Exercise instructions: Give back only the lines in the records below from the one with "Reconstruct the object" to the one with "const CLEARANCE = 0.3;", both inclusive, word for word.

[BEGIN Items]

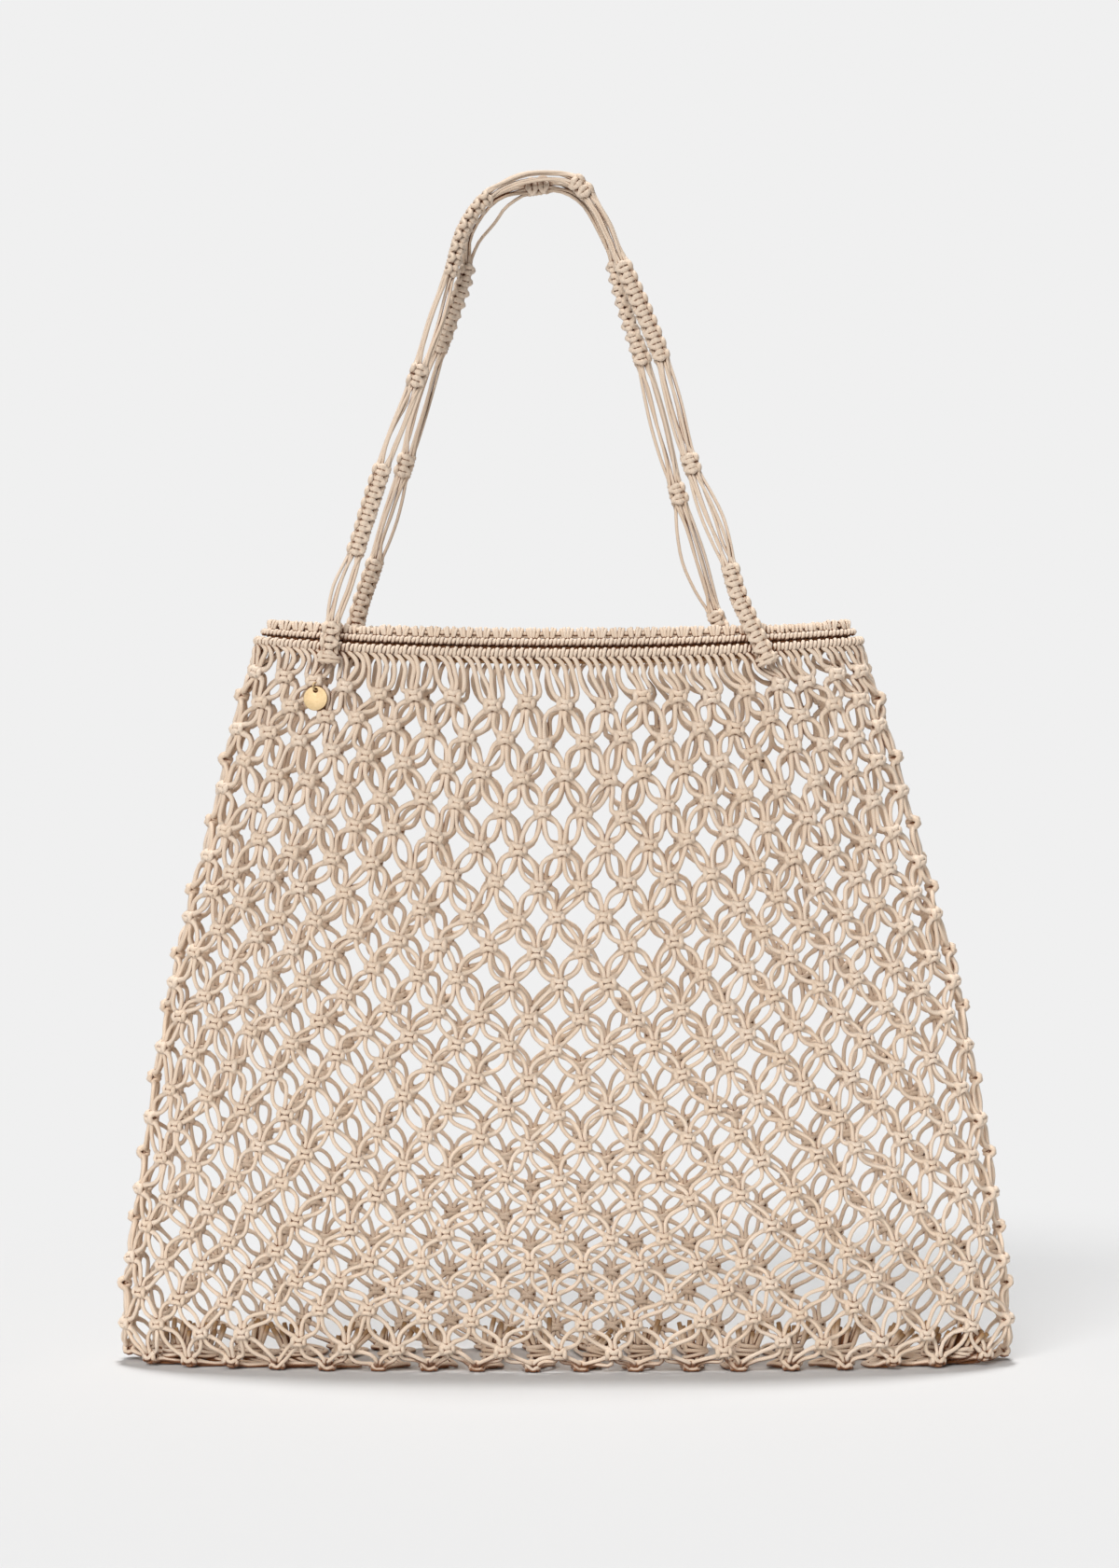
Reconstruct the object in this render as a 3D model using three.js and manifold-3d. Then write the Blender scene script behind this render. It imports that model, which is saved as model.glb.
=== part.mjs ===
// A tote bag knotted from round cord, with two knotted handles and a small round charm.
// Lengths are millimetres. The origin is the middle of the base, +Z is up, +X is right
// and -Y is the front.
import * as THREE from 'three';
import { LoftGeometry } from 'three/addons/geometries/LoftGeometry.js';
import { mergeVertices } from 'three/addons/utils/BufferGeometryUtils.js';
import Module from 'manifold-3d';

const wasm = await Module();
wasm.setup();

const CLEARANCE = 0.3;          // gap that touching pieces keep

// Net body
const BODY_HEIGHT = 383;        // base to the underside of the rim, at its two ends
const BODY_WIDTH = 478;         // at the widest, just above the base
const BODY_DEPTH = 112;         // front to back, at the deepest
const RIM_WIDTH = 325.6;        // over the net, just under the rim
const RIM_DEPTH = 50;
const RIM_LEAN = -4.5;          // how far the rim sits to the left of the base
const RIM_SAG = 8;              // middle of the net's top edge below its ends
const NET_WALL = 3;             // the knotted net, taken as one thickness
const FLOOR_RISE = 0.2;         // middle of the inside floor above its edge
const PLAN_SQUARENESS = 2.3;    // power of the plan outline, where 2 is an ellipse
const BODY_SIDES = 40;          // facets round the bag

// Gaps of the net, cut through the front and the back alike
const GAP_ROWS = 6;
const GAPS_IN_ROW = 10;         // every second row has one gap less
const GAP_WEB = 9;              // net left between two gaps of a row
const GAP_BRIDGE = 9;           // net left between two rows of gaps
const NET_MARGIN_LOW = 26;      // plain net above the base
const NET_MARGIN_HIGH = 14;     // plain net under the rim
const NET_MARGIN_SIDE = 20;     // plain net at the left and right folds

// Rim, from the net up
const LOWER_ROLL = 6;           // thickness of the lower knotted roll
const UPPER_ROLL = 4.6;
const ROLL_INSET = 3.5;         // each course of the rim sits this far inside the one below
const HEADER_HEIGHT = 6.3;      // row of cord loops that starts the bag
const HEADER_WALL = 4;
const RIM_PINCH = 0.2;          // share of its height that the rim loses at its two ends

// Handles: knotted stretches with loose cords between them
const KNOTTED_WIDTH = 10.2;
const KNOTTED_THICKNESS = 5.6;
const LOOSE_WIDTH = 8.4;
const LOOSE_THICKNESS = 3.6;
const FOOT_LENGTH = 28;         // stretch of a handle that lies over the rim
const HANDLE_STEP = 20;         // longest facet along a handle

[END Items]
[BEGIN Items]

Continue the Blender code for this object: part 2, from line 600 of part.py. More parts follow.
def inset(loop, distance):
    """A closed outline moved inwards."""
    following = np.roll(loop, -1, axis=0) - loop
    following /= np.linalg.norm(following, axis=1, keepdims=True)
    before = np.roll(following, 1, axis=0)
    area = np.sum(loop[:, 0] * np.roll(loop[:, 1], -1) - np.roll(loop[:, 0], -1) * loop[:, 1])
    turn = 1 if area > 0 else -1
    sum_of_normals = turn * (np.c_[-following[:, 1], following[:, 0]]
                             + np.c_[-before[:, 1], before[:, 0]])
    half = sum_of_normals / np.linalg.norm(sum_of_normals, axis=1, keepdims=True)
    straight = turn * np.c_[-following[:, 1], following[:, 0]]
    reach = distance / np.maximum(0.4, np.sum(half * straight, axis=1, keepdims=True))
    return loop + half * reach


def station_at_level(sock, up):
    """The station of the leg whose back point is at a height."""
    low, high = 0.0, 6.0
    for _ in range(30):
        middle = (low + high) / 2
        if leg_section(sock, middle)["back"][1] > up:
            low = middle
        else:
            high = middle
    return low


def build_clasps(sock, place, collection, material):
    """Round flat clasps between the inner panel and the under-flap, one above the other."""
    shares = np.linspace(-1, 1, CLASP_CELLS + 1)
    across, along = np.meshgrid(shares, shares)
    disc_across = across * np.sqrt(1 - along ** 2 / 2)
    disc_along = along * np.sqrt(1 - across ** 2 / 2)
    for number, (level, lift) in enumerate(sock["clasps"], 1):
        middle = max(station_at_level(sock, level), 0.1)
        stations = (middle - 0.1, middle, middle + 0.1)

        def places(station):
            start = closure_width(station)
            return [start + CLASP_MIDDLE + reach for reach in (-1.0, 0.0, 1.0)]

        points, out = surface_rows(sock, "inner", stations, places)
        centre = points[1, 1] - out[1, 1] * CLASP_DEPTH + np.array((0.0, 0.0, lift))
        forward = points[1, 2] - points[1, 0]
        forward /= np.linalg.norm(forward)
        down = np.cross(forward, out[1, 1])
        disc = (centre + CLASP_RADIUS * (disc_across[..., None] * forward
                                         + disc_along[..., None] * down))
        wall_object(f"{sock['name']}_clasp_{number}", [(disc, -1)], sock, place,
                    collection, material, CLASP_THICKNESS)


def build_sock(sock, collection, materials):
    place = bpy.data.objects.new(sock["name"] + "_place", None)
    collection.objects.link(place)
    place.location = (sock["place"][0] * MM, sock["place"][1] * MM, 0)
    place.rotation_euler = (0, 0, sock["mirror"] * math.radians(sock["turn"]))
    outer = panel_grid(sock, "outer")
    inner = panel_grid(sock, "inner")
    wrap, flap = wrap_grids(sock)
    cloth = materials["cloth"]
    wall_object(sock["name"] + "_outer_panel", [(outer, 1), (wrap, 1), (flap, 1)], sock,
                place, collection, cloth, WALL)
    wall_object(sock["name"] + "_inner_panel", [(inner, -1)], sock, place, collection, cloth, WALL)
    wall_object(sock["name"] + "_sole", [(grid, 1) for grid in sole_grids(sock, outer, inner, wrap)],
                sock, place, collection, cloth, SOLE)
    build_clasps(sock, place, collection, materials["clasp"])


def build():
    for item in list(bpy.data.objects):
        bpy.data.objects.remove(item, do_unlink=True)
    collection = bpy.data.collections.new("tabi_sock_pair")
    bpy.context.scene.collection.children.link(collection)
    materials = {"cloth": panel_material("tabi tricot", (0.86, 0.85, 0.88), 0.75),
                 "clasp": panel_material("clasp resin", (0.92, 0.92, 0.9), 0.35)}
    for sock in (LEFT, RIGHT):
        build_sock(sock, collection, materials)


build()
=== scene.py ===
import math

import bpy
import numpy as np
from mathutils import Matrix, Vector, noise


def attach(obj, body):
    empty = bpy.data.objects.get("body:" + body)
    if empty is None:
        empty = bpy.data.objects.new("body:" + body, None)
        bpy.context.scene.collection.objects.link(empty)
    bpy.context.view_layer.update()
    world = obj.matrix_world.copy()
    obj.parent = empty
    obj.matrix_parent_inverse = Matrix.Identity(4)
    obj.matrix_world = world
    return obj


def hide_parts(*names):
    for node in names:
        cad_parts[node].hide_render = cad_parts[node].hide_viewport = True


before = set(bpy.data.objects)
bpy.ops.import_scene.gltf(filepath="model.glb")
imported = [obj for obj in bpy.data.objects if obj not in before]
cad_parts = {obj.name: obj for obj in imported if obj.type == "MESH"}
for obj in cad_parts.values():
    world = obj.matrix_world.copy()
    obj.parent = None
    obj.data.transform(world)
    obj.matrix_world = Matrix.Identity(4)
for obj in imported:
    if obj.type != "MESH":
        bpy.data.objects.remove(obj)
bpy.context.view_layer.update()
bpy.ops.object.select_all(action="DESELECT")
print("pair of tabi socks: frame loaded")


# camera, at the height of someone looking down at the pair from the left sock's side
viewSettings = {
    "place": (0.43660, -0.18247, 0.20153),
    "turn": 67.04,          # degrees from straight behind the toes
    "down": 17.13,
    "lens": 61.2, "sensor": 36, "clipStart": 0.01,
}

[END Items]

The output:
Reconstruct the object in this render as a 3D model using three.js and manifold-3d. Then write the Blender scene script behind this render. It imports that model, which is saved as model.glb.
=== part.mjs ===
// A tote bag knotted from round cord, with two knotted handles and a small round charm.
// Lengths are millimetres. The origin is the middle of the base, +Z is up, +X is right
// and -Y is the front.
import * as THREE from 'three';
import { LoftGeometry } from 'three/addons/geometries/LoftGeometry.js';
import { mergeVertices } from 'three/addons/utils/BufferGeometryUtils.js';
import Module from 'manifold-3d';

const wasm = await Module();
wasm.setup();

const CLEARANCE = 0.3;          // gap that touching pieces keep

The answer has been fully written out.